### [Task goal]
All lines from the one with "for name, shape" through the one with "obj.matrix_world = Matrix.Identity(4)", and only those, are to be reproduced exactly, both ends included.

### [Supplied data]

┄┄┄┄┄┄┄┄┄┄┄┄┄┄┄┄┄┄┄┄

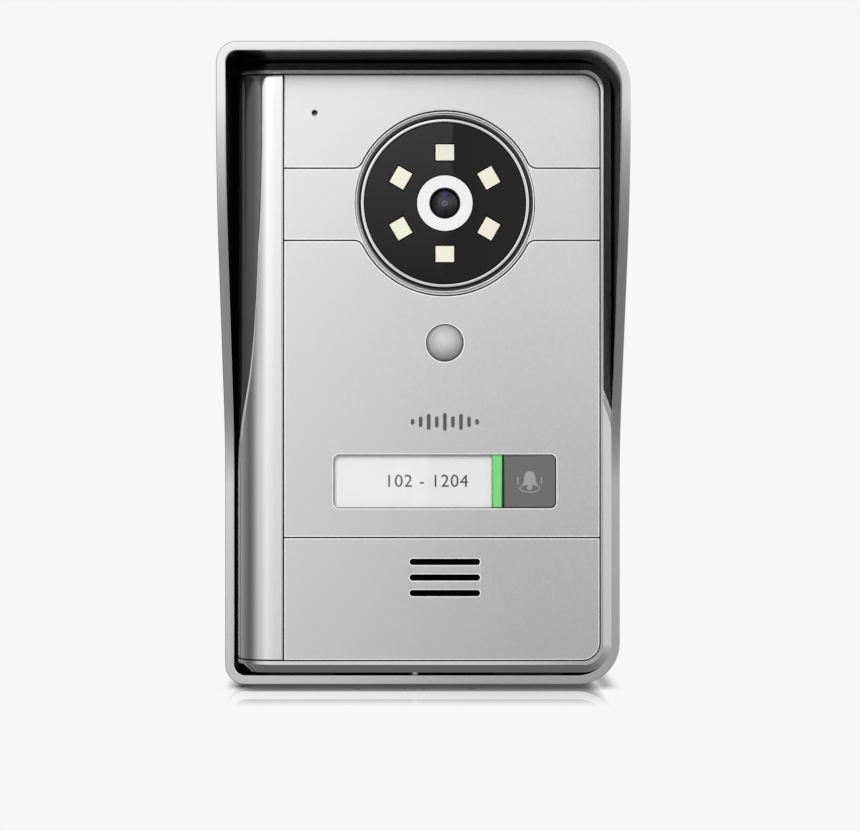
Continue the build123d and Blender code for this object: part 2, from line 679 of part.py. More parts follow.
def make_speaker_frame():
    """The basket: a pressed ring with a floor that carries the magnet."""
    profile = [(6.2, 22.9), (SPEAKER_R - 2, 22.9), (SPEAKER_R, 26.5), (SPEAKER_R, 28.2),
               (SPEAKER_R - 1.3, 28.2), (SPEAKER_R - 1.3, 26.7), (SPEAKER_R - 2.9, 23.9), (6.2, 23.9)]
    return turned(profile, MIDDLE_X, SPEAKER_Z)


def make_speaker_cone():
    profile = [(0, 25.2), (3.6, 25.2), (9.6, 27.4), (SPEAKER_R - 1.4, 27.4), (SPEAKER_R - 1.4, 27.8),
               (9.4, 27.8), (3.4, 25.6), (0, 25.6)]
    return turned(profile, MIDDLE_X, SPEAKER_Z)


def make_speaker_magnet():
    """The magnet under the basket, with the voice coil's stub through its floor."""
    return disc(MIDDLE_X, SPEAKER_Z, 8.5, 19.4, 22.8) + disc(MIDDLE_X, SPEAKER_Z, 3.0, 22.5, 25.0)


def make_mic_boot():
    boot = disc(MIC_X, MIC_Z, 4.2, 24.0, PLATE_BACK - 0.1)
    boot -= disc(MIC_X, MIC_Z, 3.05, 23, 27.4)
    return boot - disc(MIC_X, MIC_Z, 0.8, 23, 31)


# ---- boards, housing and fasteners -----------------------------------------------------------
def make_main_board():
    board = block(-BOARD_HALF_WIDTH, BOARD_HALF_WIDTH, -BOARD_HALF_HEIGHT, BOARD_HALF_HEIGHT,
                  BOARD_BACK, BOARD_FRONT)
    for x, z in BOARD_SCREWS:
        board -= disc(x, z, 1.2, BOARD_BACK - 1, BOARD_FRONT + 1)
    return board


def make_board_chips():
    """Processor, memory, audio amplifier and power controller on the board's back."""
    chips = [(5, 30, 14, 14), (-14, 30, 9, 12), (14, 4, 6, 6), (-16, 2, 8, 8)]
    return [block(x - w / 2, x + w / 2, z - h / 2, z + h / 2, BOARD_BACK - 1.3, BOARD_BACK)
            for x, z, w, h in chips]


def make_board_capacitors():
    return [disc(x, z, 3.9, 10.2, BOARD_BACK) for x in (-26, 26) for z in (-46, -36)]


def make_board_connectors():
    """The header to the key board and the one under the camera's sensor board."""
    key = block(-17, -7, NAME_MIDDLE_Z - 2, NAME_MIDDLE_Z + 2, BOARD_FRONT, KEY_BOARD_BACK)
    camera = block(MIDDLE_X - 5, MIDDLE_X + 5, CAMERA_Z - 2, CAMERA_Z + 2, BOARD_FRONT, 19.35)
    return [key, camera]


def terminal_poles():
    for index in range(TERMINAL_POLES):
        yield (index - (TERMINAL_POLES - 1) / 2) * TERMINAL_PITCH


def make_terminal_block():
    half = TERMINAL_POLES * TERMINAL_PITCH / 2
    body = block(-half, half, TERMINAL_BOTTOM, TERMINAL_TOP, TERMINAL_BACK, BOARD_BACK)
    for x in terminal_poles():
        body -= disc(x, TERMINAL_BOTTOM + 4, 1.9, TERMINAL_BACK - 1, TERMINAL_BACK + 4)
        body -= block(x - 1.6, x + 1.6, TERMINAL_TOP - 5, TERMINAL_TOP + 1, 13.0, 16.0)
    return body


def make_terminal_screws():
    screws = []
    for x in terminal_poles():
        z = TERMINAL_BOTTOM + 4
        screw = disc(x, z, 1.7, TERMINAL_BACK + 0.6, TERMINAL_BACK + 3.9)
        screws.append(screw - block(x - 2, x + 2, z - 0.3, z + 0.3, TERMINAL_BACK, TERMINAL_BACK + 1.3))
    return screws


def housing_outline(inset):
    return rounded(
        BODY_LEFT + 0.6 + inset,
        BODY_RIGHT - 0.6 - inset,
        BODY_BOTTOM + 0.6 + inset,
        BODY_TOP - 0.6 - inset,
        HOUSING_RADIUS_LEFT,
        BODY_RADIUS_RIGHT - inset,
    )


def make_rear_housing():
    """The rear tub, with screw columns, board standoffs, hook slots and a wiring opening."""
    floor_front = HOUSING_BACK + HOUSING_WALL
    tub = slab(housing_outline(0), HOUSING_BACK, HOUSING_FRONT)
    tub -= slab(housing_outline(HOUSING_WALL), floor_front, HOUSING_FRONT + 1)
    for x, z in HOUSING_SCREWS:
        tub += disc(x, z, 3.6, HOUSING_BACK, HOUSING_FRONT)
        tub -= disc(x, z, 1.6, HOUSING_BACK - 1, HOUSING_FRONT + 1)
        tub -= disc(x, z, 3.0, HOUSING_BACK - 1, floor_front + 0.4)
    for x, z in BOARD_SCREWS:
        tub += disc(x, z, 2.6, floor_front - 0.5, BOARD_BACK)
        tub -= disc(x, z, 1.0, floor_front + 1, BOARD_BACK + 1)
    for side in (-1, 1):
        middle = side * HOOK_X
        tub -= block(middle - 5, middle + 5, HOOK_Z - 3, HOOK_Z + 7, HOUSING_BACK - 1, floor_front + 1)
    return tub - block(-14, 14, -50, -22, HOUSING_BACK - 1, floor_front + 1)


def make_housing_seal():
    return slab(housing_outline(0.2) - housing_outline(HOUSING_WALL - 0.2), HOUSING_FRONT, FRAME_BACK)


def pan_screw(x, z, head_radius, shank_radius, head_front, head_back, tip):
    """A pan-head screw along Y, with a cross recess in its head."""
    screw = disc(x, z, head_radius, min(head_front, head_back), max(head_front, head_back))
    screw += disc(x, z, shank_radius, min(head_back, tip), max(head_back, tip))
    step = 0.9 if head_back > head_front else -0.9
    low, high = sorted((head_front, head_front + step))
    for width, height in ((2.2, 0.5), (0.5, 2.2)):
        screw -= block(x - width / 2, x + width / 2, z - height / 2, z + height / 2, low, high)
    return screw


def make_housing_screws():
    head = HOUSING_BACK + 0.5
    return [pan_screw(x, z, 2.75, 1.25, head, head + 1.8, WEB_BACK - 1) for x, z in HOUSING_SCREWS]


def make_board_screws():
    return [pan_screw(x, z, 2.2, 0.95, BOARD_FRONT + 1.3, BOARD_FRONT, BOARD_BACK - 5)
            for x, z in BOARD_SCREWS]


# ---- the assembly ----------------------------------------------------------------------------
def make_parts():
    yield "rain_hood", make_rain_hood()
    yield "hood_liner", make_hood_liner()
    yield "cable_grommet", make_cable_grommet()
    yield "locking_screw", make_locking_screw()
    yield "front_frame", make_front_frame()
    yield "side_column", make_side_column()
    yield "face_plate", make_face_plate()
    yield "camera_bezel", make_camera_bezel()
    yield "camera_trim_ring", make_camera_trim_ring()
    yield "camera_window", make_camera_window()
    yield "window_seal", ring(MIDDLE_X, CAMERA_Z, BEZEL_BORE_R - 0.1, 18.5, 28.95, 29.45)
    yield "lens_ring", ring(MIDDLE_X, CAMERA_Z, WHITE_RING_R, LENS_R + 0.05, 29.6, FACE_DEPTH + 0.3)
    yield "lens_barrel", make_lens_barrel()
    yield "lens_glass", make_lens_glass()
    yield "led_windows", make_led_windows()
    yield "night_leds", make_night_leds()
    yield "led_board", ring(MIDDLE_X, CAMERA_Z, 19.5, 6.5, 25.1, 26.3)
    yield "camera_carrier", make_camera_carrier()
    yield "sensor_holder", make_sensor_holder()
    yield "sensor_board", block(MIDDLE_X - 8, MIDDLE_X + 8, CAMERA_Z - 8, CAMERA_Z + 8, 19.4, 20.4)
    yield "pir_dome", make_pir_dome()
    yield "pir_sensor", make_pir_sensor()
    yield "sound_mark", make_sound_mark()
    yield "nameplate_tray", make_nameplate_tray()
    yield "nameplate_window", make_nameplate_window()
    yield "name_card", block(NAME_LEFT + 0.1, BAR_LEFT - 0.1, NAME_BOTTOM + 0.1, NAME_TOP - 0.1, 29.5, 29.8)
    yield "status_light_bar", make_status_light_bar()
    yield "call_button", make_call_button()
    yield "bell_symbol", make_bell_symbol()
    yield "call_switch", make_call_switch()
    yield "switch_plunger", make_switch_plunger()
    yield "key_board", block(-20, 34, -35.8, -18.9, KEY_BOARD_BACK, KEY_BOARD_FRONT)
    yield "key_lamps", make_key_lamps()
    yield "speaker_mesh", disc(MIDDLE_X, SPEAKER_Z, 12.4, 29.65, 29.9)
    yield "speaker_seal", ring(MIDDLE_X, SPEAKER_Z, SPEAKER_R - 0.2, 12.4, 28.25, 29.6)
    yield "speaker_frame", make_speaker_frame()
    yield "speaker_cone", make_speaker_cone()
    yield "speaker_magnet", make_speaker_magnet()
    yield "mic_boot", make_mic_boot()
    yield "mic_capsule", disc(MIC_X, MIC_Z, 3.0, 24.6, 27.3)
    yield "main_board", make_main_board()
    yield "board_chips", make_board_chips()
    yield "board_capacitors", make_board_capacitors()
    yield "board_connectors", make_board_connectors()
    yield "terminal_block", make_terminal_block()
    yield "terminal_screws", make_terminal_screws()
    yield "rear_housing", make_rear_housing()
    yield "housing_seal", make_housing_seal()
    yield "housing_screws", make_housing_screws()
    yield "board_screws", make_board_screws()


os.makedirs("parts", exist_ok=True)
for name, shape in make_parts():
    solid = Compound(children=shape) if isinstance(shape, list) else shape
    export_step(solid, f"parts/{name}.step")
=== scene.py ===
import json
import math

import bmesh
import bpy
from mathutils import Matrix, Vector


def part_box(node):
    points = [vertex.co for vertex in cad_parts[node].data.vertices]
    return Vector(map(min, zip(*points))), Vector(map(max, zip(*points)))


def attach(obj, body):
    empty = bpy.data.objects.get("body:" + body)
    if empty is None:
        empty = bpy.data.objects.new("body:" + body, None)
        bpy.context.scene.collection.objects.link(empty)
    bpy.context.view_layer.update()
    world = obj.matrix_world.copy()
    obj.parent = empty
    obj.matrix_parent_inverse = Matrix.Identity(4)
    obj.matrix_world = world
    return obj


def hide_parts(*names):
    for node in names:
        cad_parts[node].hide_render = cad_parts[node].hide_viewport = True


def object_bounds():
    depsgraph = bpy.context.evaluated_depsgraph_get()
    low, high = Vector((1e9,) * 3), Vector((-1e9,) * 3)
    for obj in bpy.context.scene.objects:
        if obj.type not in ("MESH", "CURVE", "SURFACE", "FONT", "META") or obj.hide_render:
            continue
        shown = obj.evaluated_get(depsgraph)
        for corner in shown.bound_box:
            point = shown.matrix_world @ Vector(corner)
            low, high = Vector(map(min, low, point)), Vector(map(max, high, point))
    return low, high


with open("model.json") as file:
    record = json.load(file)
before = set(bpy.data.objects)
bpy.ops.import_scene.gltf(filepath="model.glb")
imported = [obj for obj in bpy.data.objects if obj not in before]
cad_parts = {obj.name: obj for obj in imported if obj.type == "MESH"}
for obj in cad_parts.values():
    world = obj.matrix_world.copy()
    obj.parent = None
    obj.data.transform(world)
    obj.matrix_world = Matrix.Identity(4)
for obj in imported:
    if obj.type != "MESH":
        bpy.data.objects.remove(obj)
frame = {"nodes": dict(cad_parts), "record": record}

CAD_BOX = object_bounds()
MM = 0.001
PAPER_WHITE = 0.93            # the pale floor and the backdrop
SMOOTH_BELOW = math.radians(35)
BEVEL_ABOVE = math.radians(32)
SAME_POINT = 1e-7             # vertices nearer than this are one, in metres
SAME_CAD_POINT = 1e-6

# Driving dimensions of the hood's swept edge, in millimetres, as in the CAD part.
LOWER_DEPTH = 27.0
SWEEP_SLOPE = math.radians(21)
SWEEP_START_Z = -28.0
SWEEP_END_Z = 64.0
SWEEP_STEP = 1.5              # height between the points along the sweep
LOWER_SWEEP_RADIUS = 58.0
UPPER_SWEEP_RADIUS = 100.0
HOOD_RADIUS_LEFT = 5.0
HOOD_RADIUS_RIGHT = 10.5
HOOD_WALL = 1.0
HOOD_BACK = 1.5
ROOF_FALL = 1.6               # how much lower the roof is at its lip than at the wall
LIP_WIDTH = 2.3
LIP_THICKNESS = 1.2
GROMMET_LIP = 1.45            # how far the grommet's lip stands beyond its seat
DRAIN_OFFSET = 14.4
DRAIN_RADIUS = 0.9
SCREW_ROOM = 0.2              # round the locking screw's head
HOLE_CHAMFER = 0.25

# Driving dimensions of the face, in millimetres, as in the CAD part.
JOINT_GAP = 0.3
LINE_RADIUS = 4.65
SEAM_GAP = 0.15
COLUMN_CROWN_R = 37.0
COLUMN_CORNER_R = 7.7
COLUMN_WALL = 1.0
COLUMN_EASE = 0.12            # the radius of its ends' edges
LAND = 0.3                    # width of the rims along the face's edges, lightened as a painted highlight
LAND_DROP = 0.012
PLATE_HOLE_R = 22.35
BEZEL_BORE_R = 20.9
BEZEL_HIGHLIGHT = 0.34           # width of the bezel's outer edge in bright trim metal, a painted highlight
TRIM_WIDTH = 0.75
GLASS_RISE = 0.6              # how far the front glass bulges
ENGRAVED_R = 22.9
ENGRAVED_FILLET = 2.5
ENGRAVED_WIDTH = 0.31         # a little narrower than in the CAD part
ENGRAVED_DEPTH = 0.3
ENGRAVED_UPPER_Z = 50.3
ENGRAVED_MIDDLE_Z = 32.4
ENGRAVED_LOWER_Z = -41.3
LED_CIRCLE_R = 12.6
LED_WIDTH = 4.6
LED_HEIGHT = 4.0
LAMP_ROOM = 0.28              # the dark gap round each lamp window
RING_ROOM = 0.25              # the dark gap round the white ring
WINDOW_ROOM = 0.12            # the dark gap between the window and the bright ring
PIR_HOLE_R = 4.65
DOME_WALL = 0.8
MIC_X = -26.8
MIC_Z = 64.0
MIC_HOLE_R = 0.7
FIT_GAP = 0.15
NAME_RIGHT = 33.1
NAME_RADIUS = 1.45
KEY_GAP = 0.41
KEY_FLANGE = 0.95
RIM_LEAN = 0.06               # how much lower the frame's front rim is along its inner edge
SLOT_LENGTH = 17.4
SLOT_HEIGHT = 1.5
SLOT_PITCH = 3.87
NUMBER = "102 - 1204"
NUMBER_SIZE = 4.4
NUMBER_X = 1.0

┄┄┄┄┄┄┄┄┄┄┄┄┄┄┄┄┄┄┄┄

### [Task solution]
for name, shape in make_parts():
    solid = Compound(children=shape) if isinstance(shape, list) else shape
    export_step(solid, f"parts/{name}.step")
=== scene.py ===
import json
import math

import bmesh
import bpy
from mathutils import Matrix, Vector


def part_box(node):
    points = [vertex.co for vertex in cad_parts[node].data.vertices]
    return Vector(map(min, zip(*points))), Vector(map(max, zip(*points)))


def attach(obj, body):
    empty = bpy.data.objects.get("body:" + body)
    if empty is None:
        empty = bpy.data.objects.new("body:" + body, None)
        bpy.context.scene.collection.objects.link(empty)
    bpy.context.view_layer.update()
    world = obj.matrix_world.copy()
    obj.parent = empty
    obj.matrix_parent_inverse = Matrix.Identity(4)
    obj.matrix_world = world
    return obj


def hide_parts(*names):
    for node in names:
        cad_parts[node].hide_render = cad_parts[node].hide_viewport = True


def object_bounds():
    depsgraph = bpy.context.evaluated_depsgraph_get()
    low, high = Vector((1e9,) * 3), Vector((-1e9,) * 3)
    for obj in bpy.context.scene.objects:
        if obj.type not in ("MESH", "CURVE", "SURFACE", "FONT", "META") or obj.hide_render:
            continue
        shown = obj.evaluated_get(depsgraph)
        for corner in shown.bound_box:
            point = shown.matrix_world @ Vector(corner)
            low, high = Vector(map(min, low, point)), Vector(map(max, high, point))
    return low, high


with open("model.json") as file:
    record = json.load(file)
before = set(bpy.data.objects)
bpy.ops.import_scene.gltf(filepath="model.glb")
imported = [obj for obj in bpy.data.objects if obj not in before]
cad_parts = {obj.name: obj for obj in imported if obj.type == "MESH"}
for obj in cad_parts.values():
    world = obj.matrix_world.copy()
    obj.parent = None
    obj.data.transform(world)
    obj.matrix_world = Matrix.Identity(4)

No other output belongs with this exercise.